Use GHCi's :kind (or :k) to inspect kinds interactively: :k Int reports Int :: *, while :k Maybe reports Maybe :: * -> * and :k Either reports Either :: * -> * -> *, showing it needs two type arguments before it becomes a concrete type like Either String Int.

Numeric literals like 5 are polymorphic (Num a => a) until context pins down a concrete type, and if nothing else constrains it, GHC's defaulting rules silently pick Integer (or Double if fractional operations are involved) -- this can produce a working-but-not-obviously-correct type for an expression typed in isolation at the GHCi prompt, so don't assume :t 5 reflects what type 5 will have once it's actually used inside a larger program.

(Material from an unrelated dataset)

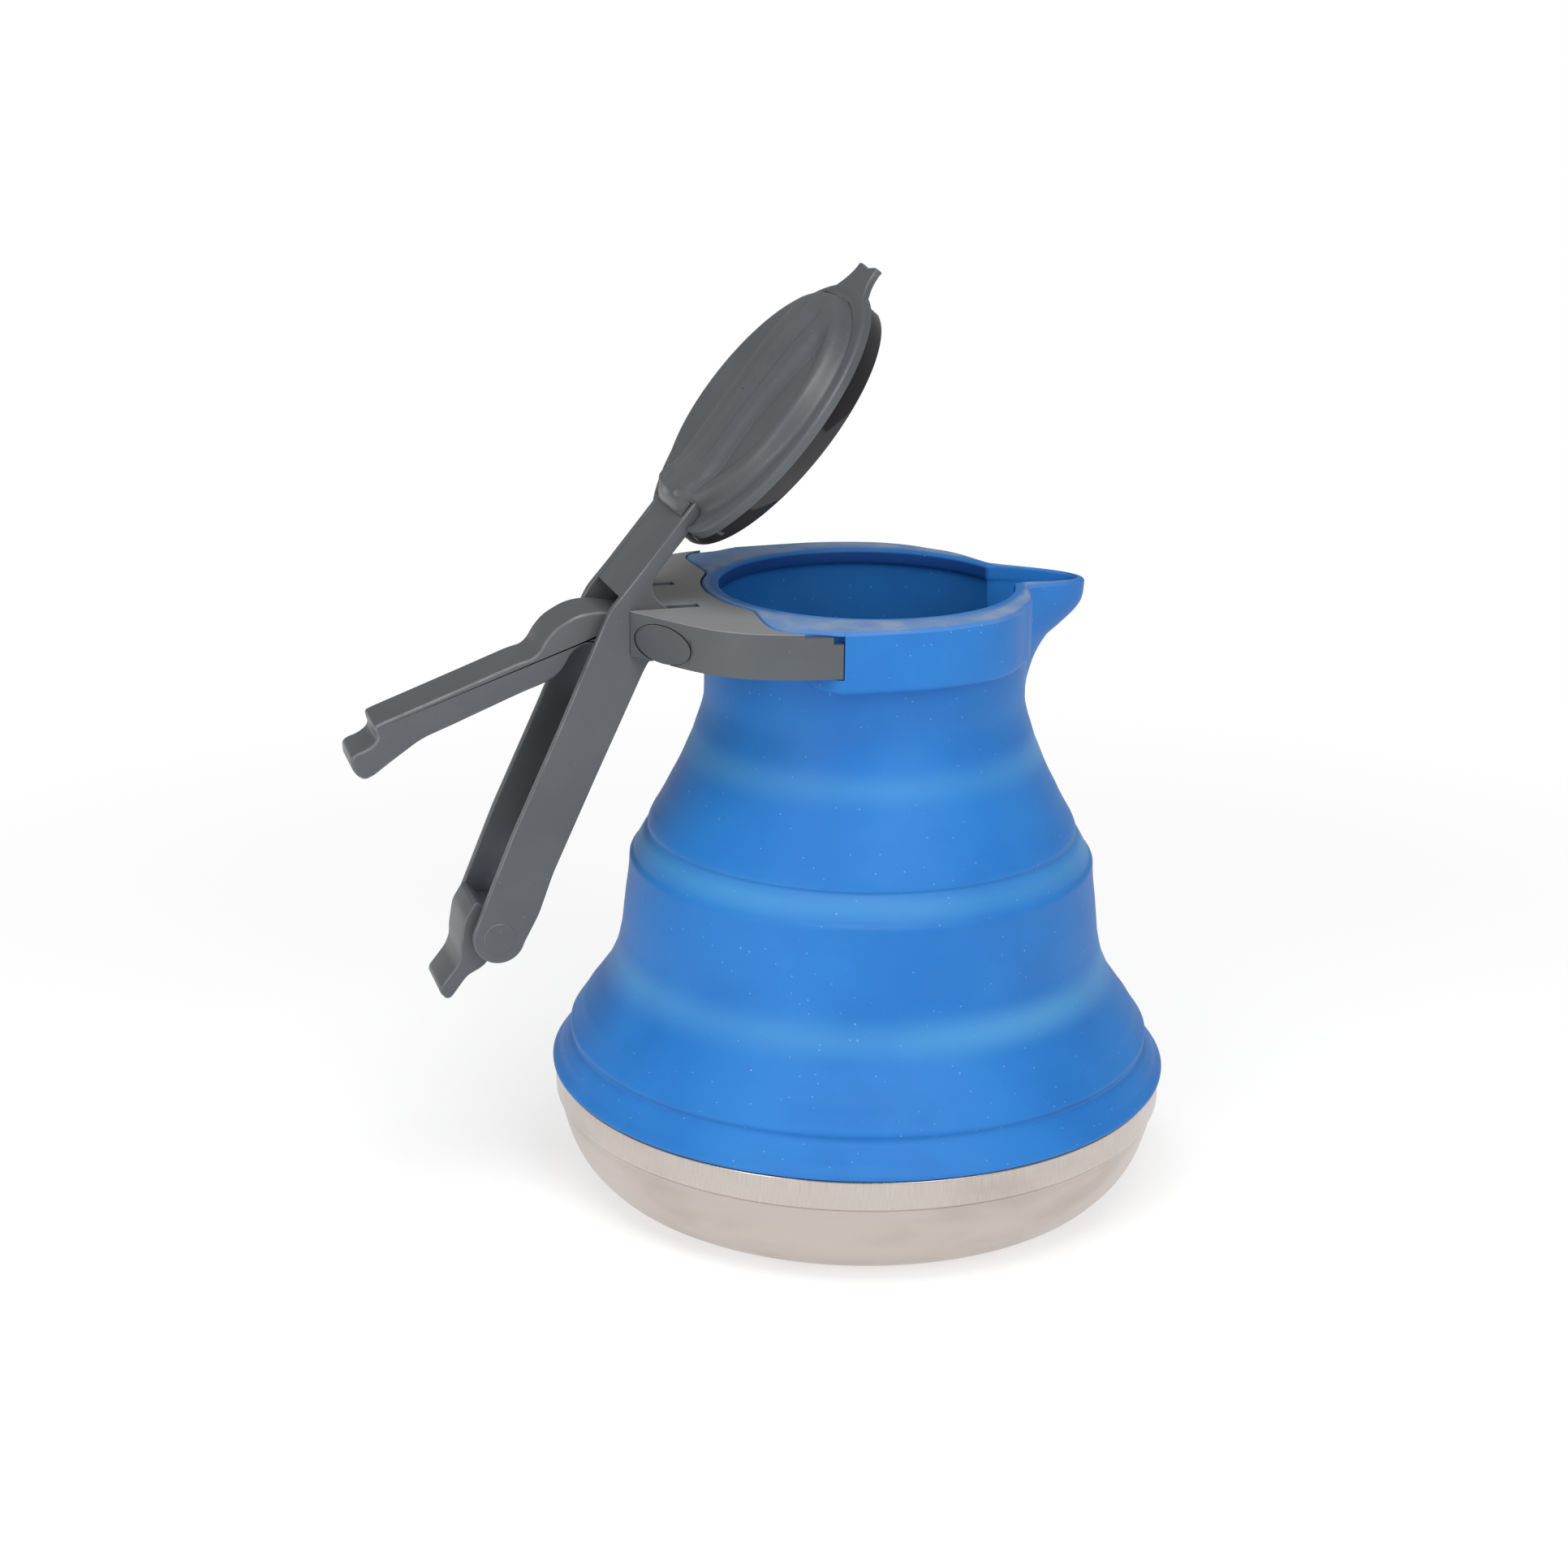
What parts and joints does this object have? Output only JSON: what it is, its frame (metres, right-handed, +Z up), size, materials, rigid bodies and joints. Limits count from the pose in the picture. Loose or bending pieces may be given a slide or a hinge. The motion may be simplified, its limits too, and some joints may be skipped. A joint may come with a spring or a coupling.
{
  "type": "collapsible kettle",
  "caption": "Folding camp kettle: steel pan, stepped silicone body with spout, hinged lid on a two-part handle with a latch.",
  "frame": {"origin": "centre of the pan's flat underside", "axes": "+Z up, +X along the spout, -X along the handle"},
  "size_m": [0.2391, 0.181, 0.2674],
  "materials": {
    "brushed_steel": "fine upright brushing over satin",
    "ring_steel": "plain",
    "blue_silicone": "satin",
    "grey_plastic": "satin",
    "dark_plastic": "gloss"
  },
  "bodies": {
    "base": {"steel_pan": "brushed_steel", "clamp_ring": "ring_steel", "silicone_skirt": "blue_silicone", "silicone_fold_lower": "blue_silicone"},
    "middle": {"silicone_mid_ring": "blue_silicone", "silicone_fold_upper": "blue_silicone"},
    "collar": {"silicone_collar": "blue_silicone", "yoke": "grey_plastic", "hinge_pin_left": "grey_plastic", "hinge_pin_right": "grey_plastic"},
    "lever": {"lid_lever": "grey_plastic", "latch_pin": "grey_plastic", "lid_cover": "grey_plastic", "lid_plug": "dark_plastic"},
    "arm": {"carry_arm": "grey_plastic"},
    "latch": {"latch": "grey_plastic"}
  },
  "joints": [
    {"name": "collapse_lower", "type": "slide", "parent": "base", "child": "middle", "axis": [0, 0, -1], "range_m": [0, 0.032], "deforming": ["silicone_fold_lower"]},
    {"name": "collapse_upper", "type": "slide", "parent": "middle", "child": "collar", "axis": [0, 0, -1], "range_m": [0, 0.032], "deforming": ["silicone_fold_upper"]},
    {"name": "lid_hinge", "type": "hinge", "parent": "collar", "child": "lever", "pos_m": [-0.0666, 0, 0.171], "axis": [0, 1, 0], "range_deg": [0, 50.8]},
    {"name": "arm_hinge", "type": "hinge", "parent": "collar", "child": "arm", "pos_m": [-0.0666, 0, 0.171], "axis": [0, 1, 0], "range_deg": [0, 10.5]},
    {"name": "latch_hinge", "type": "hinge", "parent": "lever", "child": "latch", "pos_m": [-0.1104, 0, 0.08691], "axis": [0, 1, 0], "range_deg": [0, 28]}
  ],
  "couplings": [
    {"joint": "arm_hinge", "follows": "lid_hinge", "ratio": 0.2066}
  ]
}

  • Haskell is statically and strongly typed: every expression's type is fixed at compile time, with no implicit coercion between types.
  • Type signatures use :: and read left to right; because functions are curried, Int -> Int -> Int really means a chain of one-argument functions.
  • GHC infers types automatically via Hindley-Milner (Algorithm W), computing the most general 'principal type' when no signature is given.
  • Idiomatic style still writes explicit top-level signatures for documentation and clearer compiler error messages, even though inference makes them optional.
  • Kinds classify types the way types classify values: * is the kind of concrete types, * -> * is the kind of type constructors like Maybe.
  • :t in GHCi shows a value's inferred type; :k shows a type's kind.
  • Unconstrained numeric literals default to Integer or Double under GHC's defaulting rules, which can surprise you when checking types in isolation.